La vez que quise comprar una guitarra dijo que no quería mariachis en la casa. Supongo que lo hizo por mi bien, preocupado respecto a qué sería de mí si me dedicara a ser un músico, no tendría de qué vivir. Si no fuera por la hermosa de mi madre … ella me llevó a la Lagunilla a comprarme una lira acústica, que tenía un brazo más ancho de lo normal y un sonido un tanto apagado, pero que con ella toqué y toqué y toqué; y la amé, la amé y la amé hasta que me brotaron hermosos callos en la punta de los dedos. Desde la mañana hasta la noche estaba pegado a ella, aprendiendo absolutamente a solas, sin apoyo, sin maestro, pero cuando mi papá llegaba entraba yo en un silencio absoluto.

Nunca comentó nada de la guitarra, ni siquiera sé si aunque sea de reojo la miraría. La guitarra apareció ahí “de pronto” y como no me veía tocar ni cantar pensaría que no era nada importante para mí. Y todo ese silencio de mi parte quizá, y digo quizá porque de verdad que no me queda claro o lo sigo negando, se me convirtió en una amargura inmovilizante, en síntomas físicos, a partir de una situación emocional, psíquica. Aunque a la vez era muy alegre, con mis amigos de la secundaria me divertía mucho y era muy latoso y vacilador. Es decir, nada que llamara la atención…o nadie lo supo ver. En la cama, cuando vinieron a buscarme para lo del concurso de ortografía, tenía dos semanas tirado por una fiebre reumática, es decir inmovilizante. No sé si sea coincidencia, que igual quedaba inmovilizado ante la presencia de mi padre. He averiguado, y para los que saben de la medicina cuerpo-mente, las reumas son un signo de falta de amor, de sentirse victimado, de cargar con una amargura crónica, de cargar con resentimientos no confesados. Quizá apenas estoy comenzando a ver.

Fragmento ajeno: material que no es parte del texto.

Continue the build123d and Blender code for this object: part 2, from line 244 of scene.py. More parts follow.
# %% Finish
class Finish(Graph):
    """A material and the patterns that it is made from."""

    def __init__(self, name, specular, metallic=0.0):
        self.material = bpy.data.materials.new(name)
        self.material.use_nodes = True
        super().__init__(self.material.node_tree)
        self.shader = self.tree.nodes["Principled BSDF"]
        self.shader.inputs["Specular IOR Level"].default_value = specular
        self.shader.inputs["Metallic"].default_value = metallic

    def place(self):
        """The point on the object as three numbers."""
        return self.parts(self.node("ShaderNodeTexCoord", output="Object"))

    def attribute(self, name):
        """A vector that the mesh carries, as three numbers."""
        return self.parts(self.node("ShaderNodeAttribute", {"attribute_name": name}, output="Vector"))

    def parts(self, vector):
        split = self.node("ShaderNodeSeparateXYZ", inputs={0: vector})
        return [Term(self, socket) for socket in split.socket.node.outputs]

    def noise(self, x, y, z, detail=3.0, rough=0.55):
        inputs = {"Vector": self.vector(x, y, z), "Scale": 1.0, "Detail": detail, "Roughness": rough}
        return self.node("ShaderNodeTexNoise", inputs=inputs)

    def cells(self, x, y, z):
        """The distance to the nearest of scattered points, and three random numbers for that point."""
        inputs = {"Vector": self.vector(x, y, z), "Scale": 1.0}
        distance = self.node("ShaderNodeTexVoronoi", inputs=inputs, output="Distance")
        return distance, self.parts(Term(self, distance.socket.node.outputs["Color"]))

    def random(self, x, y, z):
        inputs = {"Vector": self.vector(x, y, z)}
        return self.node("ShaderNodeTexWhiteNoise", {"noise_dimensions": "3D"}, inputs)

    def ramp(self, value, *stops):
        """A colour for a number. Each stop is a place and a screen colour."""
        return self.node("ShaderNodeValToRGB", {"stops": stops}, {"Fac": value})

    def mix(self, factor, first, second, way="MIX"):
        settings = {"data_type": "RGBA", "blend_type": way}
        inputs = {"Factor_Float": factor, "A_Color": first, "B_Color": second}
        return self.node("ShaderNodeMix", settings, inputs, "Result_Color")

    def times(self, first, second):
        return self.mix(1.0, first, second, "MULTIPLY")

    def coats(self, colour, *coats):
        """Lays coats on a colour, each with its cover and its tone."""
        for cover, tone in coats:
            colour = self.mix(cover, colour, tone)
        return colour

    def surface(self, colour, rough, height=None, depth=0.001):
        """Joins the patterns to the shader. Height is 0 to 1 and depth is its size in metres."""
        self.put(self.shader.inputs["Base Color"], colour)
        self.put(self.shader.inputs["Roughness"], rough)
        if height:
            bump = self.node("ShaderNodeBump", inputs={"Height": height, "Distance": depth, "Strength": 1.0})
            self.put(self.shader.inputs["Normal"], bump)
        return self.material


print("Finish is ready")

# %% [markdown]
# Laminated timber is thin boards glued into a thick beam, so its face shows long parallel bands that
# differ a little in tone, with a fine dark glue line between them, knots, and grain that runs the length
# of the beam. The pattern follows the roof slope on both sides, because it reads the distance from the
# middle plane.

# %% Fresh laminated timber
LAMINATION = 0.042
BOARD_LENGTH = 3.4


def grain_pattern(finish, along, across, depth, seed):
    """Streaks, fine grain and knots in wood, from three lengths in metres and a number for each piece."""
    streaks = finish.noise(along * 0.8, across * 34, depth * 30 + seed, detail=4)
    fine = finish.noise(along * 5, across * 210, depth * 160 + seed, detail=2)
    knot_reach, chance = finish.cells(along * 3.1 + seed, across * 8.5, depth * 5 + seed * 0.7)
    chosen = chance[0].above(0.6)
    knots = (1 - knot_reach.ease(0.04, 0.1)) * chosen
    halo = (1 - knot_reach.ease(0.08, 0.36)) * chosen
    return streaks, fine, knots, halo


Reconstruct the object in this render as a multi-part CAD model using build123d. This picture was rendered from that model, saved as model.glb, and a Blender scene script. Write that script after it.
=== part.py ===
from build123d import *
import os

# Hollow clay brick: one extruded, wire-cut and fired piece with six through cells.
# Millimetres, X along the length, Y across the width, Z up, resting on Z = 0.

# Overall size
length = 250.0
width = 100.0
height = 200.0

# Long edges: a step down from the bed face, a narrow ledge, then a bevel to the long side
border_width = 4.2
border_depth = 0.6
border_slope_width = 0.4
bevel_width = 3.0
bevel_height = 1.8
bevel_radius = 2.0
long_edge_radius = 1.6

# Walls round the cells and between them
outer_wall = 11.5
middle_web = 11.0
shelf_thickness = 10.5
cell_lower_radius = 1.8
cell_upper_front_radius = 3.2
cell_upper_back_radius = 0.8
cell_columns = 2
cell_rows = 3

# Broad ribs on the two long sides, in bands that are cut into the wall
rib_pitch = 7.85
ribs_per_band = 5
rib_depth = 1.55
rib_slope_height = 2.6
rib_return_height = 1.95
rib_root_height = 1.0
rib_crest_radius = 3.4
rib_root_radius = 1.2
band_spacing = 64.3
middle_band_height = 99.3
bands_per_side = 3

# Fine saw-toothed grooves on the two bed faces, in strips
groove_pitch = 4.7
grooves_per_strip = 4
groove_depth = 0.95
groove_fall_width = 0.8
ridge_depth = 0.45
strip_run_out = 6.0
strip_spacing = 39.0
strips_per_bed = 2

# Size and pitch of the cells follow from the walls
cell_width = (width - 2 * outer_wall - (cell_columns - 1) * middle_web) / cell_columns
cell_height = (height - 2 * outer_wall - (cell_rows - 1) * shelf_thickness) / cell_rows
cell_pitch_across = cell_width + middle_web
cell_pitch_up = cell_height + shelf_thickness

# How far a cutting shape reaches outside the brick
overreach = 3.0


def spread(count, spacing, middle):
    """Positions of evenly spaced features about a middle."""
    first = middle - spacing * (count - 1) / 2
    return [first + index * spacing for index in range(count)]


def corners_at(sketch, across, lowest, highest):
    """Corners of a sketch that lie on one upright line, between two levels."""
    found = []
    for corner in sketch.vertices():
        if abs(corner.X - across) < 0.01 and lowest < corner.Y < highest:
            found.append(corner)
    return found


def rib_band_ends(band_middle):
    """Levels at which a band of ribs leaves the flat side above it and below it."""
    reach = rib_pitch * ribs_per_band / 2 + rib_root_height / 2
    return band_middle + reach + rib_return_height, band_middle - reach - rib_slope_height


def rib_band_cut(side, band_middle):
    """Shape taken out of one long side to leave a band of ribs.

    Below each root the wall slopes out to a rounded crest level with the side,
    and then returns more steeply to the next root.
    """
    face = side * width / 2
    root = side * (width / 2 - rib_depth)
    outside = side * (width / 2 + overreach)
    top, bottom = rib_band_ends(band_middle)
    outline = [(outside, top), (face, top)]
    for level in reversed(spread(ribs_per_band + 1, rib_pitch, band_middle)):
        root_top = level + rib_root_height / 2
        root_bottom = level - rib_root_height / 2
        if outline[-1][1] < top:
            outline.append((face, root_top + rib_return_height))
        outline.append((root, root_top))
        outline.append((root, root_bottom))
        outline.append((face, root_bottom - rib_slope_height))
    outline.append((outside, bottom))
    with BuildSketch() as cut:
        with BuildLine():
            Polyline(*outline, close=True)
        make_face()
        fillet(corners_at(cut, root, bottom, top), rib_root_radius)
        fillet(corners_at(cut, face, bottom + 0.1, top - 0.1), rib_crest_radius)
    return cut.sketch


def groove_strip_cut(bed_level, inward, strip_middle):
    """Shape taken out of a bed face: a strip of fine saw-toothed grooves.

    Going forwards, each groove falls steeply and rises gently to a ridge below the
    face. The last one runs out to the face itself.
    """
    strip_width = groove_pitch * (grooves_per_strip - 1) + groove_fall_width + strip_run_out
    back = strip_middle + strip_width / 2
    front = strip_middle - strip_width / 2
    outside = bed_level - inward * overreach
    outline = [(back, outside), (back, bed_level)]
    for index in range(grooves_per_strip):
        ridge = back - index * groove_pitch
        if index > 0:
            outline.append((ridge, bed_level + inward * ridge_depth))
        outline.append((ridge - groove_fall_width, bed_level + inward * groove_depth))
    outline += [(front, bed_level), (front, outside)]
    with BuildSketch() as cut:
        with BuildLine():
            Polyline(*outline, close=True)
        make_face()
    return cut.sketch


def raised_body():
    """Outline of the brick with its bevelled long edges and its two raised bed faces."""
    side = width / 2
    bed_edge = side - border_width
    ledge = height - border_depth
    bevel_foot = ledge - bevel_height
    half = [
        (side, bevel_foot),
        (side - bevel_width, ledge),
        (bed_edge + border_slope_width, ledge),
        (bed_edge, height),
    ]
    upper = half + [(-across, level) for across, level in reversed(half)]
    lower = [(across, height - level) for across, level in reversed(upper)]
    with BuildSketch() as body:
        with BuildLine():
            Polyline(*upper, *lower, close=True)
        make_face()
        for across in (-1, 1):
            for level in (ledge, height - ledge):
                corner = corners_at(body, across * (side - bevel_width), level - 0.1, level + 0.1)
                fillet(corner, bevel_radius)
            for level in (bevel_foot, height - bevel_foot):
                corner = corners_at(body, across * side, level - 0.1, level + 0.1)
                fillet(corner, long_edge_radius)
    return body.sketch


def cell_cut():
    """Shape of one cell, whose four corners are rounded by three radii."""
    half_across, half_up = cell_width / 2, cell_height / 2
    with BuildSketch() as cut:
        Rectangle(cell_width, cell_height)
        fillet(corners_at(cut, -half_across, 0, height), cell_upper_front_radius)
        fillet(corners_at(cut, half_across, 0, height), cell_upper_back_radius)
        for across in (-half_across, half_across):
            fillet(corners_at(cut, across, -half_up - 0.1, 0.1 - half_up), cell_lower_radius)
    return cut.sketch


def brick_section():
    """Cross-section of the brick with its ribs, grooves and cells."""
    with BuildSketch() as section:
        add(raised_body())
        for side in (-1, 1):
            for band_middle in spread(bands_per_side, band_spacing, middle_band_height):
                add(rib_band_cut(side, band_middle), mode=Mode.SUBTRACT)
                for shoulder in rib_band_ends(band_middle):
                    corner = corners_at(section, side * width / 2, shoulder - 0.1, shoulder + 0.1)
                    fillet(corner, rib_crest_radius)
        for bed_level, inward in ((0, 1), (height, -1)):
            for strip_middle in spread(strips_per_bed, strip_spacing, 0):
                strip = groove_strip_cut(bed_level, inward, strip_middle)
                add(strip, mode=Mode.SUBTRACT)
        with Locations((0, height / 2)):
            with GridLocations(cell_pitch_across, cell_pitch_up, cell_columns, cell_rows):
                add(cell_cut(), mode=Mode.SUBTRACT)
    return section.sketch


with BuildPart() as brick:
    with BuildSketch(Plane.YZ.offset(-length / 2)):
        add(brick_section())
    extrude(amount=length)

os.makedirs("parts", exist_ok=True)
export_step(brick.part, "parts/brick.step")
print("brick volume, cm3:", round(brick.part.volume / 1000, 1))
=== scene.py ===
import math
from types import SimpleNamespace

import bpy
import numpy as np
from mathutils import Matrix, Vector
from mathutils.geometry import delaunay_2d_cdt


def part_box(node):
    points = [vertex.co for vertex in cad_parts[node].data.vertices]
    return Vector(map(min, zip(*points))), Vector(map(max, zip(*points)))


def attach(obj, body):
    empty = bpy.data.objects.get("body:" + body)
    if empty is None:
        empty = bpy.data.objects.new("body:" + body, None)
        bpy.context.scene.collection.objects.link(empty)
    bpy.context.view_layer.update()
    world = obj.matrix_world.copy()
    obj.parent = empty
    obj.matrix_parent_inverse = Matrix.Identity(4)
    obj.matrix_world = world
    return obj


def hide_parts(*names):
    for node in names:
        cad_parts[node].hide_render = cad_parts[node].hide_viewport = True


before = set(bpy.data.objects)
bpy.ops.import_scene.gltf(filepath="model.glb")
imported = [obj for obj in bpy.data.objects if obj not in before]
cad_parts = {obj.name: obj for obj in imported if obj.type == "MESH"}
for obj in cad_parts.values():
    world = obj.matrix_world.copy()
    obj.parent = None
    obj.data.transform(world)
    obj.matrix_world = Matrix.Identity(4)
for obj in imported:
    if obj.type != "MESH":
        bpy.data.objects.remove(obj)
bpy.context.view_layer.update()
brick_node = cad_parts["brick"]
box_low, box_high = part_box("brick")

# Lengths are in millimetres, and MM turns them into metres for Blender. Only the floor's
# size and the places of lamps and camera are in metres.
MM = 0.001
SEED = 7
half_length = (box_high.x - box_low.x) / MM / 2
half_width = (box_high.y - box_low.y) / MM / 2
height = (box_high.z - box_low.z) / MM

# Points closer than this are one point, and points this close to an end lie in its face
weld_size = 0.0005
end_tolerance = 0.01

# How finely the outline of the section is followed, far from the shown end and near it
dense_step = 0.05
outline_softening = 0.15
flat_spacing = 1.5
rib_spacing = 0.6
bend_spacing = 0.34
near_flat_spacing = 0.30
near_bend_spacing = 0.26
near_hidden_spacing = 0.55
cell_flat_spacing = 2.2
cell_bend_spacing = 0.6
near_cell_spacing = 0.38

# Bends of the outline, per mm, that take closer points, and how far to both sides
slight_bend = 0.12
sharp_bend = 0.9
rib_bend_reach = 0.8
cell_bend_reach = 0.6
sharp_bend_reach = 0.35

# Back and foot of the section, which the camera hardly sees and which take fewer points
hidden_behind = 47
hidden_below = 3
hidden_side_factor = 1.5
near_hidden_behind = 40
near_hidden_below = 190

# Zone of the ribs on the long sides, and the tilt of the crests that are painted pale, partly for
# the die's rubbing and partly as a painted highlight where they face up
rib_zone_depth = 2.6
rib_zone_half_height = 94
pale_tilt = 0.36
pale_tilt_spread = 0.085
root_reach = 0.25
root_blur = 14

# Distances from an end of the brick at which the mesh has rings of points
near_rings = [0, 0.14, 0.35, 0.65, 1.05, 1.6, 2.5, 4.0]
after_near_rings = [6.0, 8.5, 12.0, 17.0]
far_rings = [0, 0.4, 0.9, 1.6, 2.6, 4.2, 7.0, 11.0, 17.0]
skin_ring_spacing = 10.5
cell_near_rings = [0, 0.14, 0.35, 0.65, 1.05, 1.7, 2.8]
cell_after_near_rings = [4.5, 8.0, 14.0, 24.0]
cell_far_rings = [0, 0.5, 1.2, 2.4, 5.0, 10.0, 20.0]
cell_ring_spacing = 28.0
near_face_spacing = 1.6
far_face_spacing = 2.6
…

Como se podrá notar la figura de mi madre queda un tanto empequeñecida. Quizá por la situación en que vivía. Sometida a los designios de mi papá, absolutamente dependiente de su palabra, de lo que le quisiera dar. Siempre con la esperanza de que las cosas fueran a cambiar un día. Sí, creo que empiezo a ver, o quizá siempre lo vi, pero nunca lo quise aceptar y menos comentar porque se iba a desatar un caos brutal. ¿Acaso no fue así hasta el final? Un montón de mentiras, de teatros y todos viviendo lo mejor posible encima de ello para que no se generara una tormenta brutal y destructora. Cómo puede un niño de 12 años cargar con eso, cómo enfrentarlo cuando estás a las puertas de la adolescencia y no hay nadie que te haga el paro porque tu mamá también va en el barco a la deriva. Exacto, es el reino del silencio obligado, del que te aplasta, del que surge del miedo, del inmovilizador.

Seguro mi papá creía que llevaba lo mejor posible las cosas, no se daba cuenta o no quería aceptar que su ausencia generaba un vacío de amor, de afecto, de palabras, de comunicación. Y mi ser no quería ir más allá en la relación entre ellos, no quería correr la cortina, porque sabía que sólo encontraría lágrimas y soledad. Lo sabía porque mamá lloraba seguido, y cuando le preguntaba porqué, se secaba sus lágrimas y decía que no pasaba nada, que se sentía un poco mal. Detrás de la cortina había una inmensa soledad, estaba oscuro, vacío, era una cueva fría.

Qué son todas estas palabras sino una búsqueda, una confianza absoluta en medio de la nada, guiado por la certeza de que el amor existe y es el único camino para seguir viviendo.